On top of that, looking for a job is quite a bit easier when you know you have some resources to fall back on, and a basic income can help provide the bandwidth to pursue whatever training, &c, they find appropriate rather than having to jump through bureaucratic hoops or focusing on scrounging together enough to get to tomorrow.
I expect quite a few of the unemployed would stop being unemployed with a modest basic income.
>What is so wrong with giving the unemployed a JOB rather than just money?
Who decides what jobs are available? Who decide who gets which jobs?
By giving a job instead of money, you are using up a significant chunk of the labor pool. You need an additional chunk to figure out how to allocate it, and are then relying on them to allocate it well. To build something, you are also paying for and using up capital.
By giving money, people are free to use their time in whatever way is most valuable to them, only using up the resources they need to live, and those resources get allocated by market forces.
>Who decides what jobs are available? Who decide who gets which jobs?
Your questions can be answered by looking at what happened in the 1930s. The government decided that things like the triborough bridge and the lincoln tunnel, airports, dams, new schools etc. would be a net benefit to our society.
They were.
>By giving a job instead of money, you are using up a significant chunk of the labor pool.
Yes, it is using up a significant chunk of the labor pool that is currently idle.
>You need an additional chunk to figure out how to allocate it, and are then relying on them to allocate it well.
Exactly like we had in the 1930s with the PWA. Which worked.
>To build something, you are also paying for and using up capital.
Damn right. ZIRP and asset bubbles all over the place are not forming today because we have too little available capital. They happening because we have an excess of it.
>By giving money, people are free to use their time in whatever way is most valuable to them, only using up the resources they need to live, and those resources get allocated by market forces.
Those same market forces that didn't build the triborough bridge or the hoover dam but which did cause a massive overbuild of useless McMansions in Las Vegas and a glut of payday loans?
Sorry, I'm not convinced by arguments that appeal to the dogma that market forces are god and governments always suck at resource allocation. It's a fairy tale.
> Giving money is currently costing more for the administration than the money given out.
The administrative cost in giving money in status quo benefit programs is tied up in means-testing, use-enforcement, behavior-testing, etc. -- making sure that all the variable inputs that control who gets which benefits, how much of those benefits they get, and how those benefits can be used. That's the whole problem unconditional basic income solves.

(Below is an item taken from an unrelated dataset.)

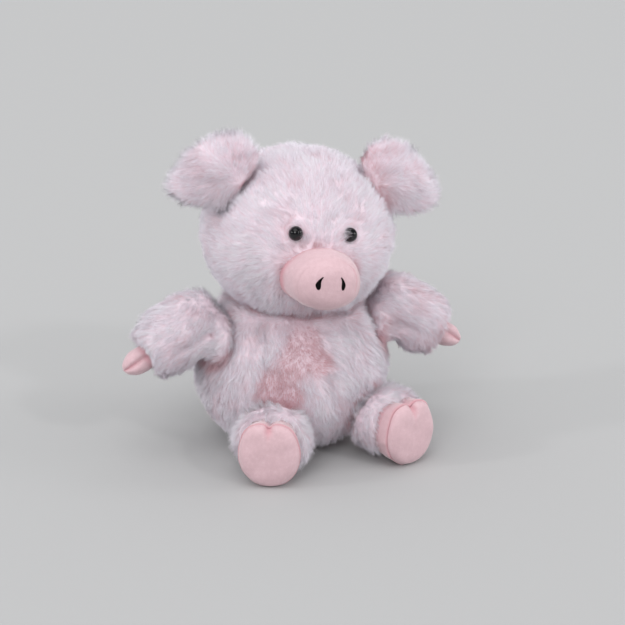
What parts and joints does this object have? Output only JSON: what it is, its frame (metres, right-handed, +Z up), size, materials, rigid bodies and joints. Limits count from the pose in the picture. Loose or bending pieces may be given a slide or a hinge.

You have very simple qualified class (all citizens or all legal residents, whatever is chosen as the target population), everyone in the class gets the same benefit, and there are no use restrictions associated with the benefit. Administrative overhead eliminated neatly -- and at the same time, the perverse incentives that go with the same restrictions that the administrative costs go to enforcing are also eliminated.

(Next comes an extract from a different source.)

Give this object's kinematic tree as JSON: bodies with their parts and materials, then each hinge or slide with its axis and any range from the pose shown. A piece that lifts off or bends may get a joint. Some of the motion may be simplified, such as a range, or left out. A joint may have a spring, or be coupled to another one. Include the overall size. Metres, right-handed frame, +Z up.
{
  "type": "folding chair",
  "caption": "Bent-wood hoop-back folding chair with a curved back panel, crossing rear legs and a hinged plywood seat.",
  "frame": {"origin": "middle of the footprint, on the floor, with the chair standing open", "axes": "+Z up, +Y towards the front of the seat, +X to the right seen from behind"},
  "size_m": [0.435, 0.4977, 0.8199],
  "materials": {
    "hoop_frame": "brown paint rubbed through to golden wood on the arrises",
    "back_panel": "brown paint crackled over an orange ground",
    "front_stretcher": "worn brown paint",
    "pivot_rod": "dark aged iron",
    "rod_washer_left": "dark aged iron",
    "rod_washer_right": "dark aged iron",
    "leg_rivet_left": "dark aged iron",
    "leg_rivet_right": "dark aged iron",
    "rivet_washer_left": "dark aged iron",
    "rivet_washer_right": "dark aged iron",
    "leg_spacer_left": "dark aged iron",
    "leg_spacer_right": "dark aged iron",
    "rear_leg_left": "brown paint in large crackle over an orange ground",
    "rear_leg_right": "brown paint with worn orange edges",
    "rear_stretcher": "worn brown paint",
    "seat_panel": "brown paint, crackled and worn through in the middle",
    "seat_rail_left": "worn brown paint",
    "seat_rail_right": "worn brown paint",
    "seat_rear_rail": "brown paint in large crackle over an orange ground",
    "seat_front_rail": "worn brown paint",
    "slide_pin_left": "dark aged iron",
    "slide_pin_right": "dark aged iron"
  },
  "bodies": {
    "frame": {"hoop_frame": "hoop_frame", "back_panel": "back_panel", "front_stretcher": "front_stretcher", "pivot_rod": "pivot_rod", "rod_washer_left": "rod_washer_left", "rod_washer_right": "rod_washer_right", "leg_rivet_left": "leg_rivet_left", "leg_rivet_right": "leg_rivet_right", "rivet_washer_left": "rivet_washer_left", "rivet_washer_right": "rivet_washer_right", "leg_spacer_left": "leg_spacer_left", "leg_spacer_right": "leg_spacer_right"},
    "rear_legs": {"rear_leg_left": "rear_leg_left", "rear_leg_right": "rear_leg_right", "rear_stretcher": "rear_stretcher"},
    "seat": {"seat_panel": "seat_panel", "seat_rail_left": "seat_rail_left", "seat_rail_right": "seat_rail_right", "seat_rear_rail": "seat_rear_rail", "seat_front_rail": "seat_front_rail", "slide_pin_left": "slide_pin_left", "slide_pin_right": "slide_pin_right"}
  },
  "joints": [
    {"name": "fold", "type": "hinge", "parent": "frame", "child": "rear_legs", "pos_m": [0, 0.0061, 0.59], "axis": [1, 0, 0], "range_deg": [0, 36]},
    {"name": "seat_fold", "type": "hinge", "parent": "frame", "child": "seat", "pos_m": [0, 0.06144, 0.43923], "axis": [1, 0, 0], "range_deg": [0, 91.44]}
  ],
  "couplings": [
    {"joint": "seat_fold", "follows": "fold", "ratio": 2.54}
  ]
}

>The administrative cost in giving money in status quo benefit programs is tied up in means-testing, use-enforcement, behavior-testing, etc. -- making sure that all the variable inputs that control who gets which benefits, how much of those benefits they get, and how those benefits can be used. That's the whole problem unconditional basic income solves.
It's also a problem solved by a job guarantee. There is no need to create elaborate tests to see if the welfare job seeker is really looking for work. If they want a job, the state can provide it. If they don't want a job, no welfare.
With basic income or a job guarantee you will still need additional welfare (and means testing) for the disabled simply because they require more resources than a regular unemployed joe and really cannot work.
Those means testing things would crop up again even if you created a basic income tomorrow because the protestant work ethic so deeply embedded in our culture would create a political imperative for it to happen. Politicians would get to work corrupting it straight away.
I think the main benefit of an unconditional basic income, however small, is exactly to help us getting over the worst of protestant work ethic. Do we really need to make existential threats to people who don't accept the work that the government thinks they should be doing? If something really needs to be done, you can increase the pay until somebody does it.
>I think the main benefit of an unconditional basic income, however small, is exactly to help us getting over the worst of protestant work ethic.
Well, that presents you with a chicken/egg situation because for it to have any hope of becoming reality you will need to convince everybody (the majority of Americans) who believe that everybody should pull their weight.
>Do we really need to make existential threats to people who don't accept the work that the government thinks they should be doing?
Do we need to? No. Do I agree with you? Yes. But, most people think that it is a moral imperative that you should have to work for a living and we live in a kind of Democracy, so...
Until that part of our culture changes to accommodate we won't get basic income.
At the moment we're making existential threats to people who don't accept the work that the private sector (i.e. democratically unaccountable 1%) thinks that should be doing.
All I'm saying is that the government should provide decent jobs so that the 1% have to compete with the government and provide better jobs than they currently do.
Not to mention basic income is not a comfortable living. Folks will not work unless they can get paid enough to notice. Will that drive down entry-level salaries, or drive them up? Hm.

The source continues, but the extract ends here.